Your instructions: Search the material for the word "parts" and copy each line that holds it.

Collected material:

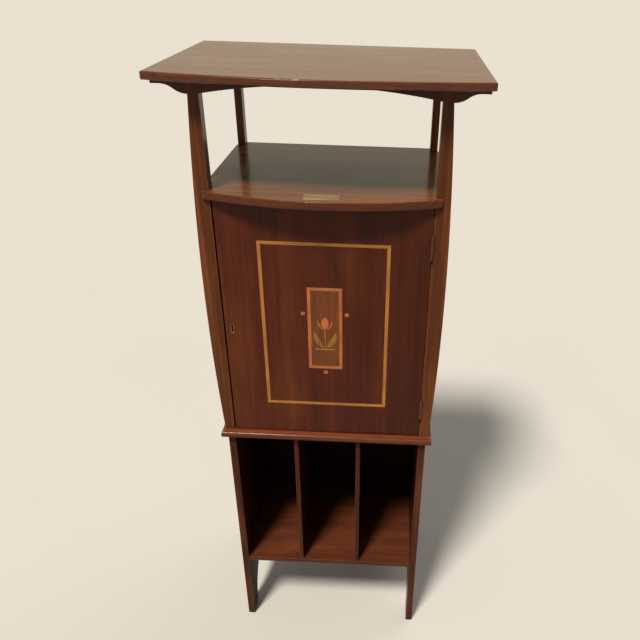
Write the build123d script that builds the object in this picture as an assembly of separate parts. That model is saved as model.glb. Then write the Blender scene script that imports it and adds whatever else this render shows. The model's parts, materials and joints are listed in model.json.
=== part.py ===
from build123d import *
import os

# An upright music cabinet in mahogany: an open rack of three slots on cut-out
# legs, a cupboard with a flat inlaid door, and an open display shelf beneath an
# overhanging bow-fronted top.  The front posts carry a long outward swell.
# Millimetres.  X runs to the right, Y to the back, Z up from the floor.  The
# origin is on the floor, at the middle of the overall plan.

# Case widths and depths
opening_width = 356.0
board_thickness = 14.0
case_depth = 290.0
back_thickness = 8.0

# Levels, from the floor up
leg_clearance = 183.0
bottom_thickness = 11.0
slot_height = 350.0
waist_thickness = 14.0
cupboard_height = 464.0
shelf_thickness = 14.0
display_height = 167.0
top_thickness = 12.0

# Top board
top_width = 502.0
top_bow = 24.0
top_front_overhang = 24.0
top_back_overhang = 22.0
top_edge_round = 2.0

# Front posts, with their outward swell
post_depth = 20.0
post_foot_width = 18.0
post_swell_width = 27.5
post_head_width = 16.5
post_swell_rise = 302.0
back_post_depth = 20.0

# Rails and corbels beneath the top
rail_spring_depth = 21.0
rail_crown_depth = 5.0
corbel_drop = 22.0
corbel_end_depth = 8.5
corbel_end_flat = 13.0
corbel_end_inset = 3.5
side_rail_depth = 20.0

# Display shelf and its plaque
shelf_horn_width = 11.0
shelf_nose = 4.5
shelf_bow = 32.0
shelf_side_lip = 2.0
shelf_top_round = 2.0
shelf_lower_round = 3.0
plaque_width = 56.0
plaque_depth = 22.0
plaque_thickness = 1.2
plaque_proud = 0.4
plaque_setback = 14.0

# Waist board, with a quirk above its nose
waist_side_lip = 11.0
waist_front_lip = 11.0
quirk_width = 5.0
quirk_depth = 1.5
nose_upper_round = 5.0
nose_lower_round = 3.5

# Lower sides, legs and spade feet
leg_depth = 41.0
neck_height = 30.0
arch_height = 116.0
spade_depth = 43.5
spade_height = 17.0
foot_depth = 33.0
foot_bulge = 1.0
foot_bevel = 1.0

# Rack dividers and music shelves
divider_thickness = 8.0
divider_setback = 2.0
bottom_setback = 1.0
housing_depth = 4.0
music_shelf_count = 3
music_shelf_thickness = 8.0
music_shelf_setback = 26.0

# Door and its stops
door_thickness = 18.0
door_hinge_gap = 1.5
door_lock_gap = 3.0
door_end_gap = 2.0
stop_length = 50.0
stop_size = 9.0
stop_clearance = 0.3

# Butt hinges
hinge_length = 44.0
hinge_inset = 66.0
leaf_thickness = 1.2
leaf_width = 15.0
knuckle_radius = 2.6
knuckle_clearance = 0.3
knuckle_count = 5
knuckle_end_gap = 0.2
pin_radius = 1.3
pin_clearance = 0.05
pin_head = 0.6

# Door inlay
inlay_depth = 1.0
border_margin = 65.5
border_band = 6.0
panel_width = 60.5
panel_height = 164.5
panel_band = 5.8
square_size = 6.5
square_gap = 4.6
square_rise = 31.0
bud_width = 13.0
bud_height = 25.0
petal_reach = 10.5
petal_height = 20.0
stem_width = 2.0
stem_length = 38.0
leaf_reach = 17.0
leaf_height = 34.0
leaf_fullness = 3.2
motif_base = 42.0
motif_gap = 0.8
base_bar_width = 34.0
base_bar_height = 2.2

# Lock, escutcheon and strike
lock_rise = 227.0
lock_backset = 12.0
lock_case_width = 28.0
lock_case_height = 36.0
lock_case_depth = 9.0
bolt_thickness = 4.6
bolt_height = 12.0
bolt_length = 20.0
bolt_clearance = 0.1
bolt_back_wall = 1.0
bolt_travel = 6.0
keyhole_radius = 2.7
keyhole_height = 15.8
keyhole_neck_width = 1.9
keyhole_foot_width = 3.6
keyhole_case_depth = 2.0
escutcheon_rim = 1.1
escutcheon_depth = 3.0
escutcheon_proud = 0.2
strike_thickness = 1.2
strike_height = 32.0
strike_margin = 2.0
strike_clearance = 0.5
mortise_depth = 7.5

# Levels and faces that follow from the sizes above
z_bottom = leg_clearance + bottom_thickness
z_waist_under = z_bottom + slot_height
z_waist = z_waist_under + waist_thickness
z_shelf_under = z_waist + cupboard_height
z_shelf = z_shelf_under + shelf_thickness
z_top_under = z_shelf + display_height
z_top = z_top_under + top_thickness
x_in = opening_width / 2
x_out = x_in + board_thickness
overall_depth = top_bow + top_front_overhang + case_depth + top_back_overhang
y_front = top_bow + top_front_overhang - overall_depth / 2
y_back = y_front + case_depth
y_panel = y_back - back_thickness
y_post_back = y_front + post_depth
y_back_post = y_back - back_post_depth
y_door_back = y_front + door_thickness
x_post_head = x_in + post_head_width

parts = {}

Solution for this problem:
Write the build123d script that builds the object in this picture as an assembly of separate parts. That model is saved as model.glb. Then write the Blender scene script that imports it and adds whatever else this render shows. The model's parts, materials and joints are listed in model.json.
parts = {}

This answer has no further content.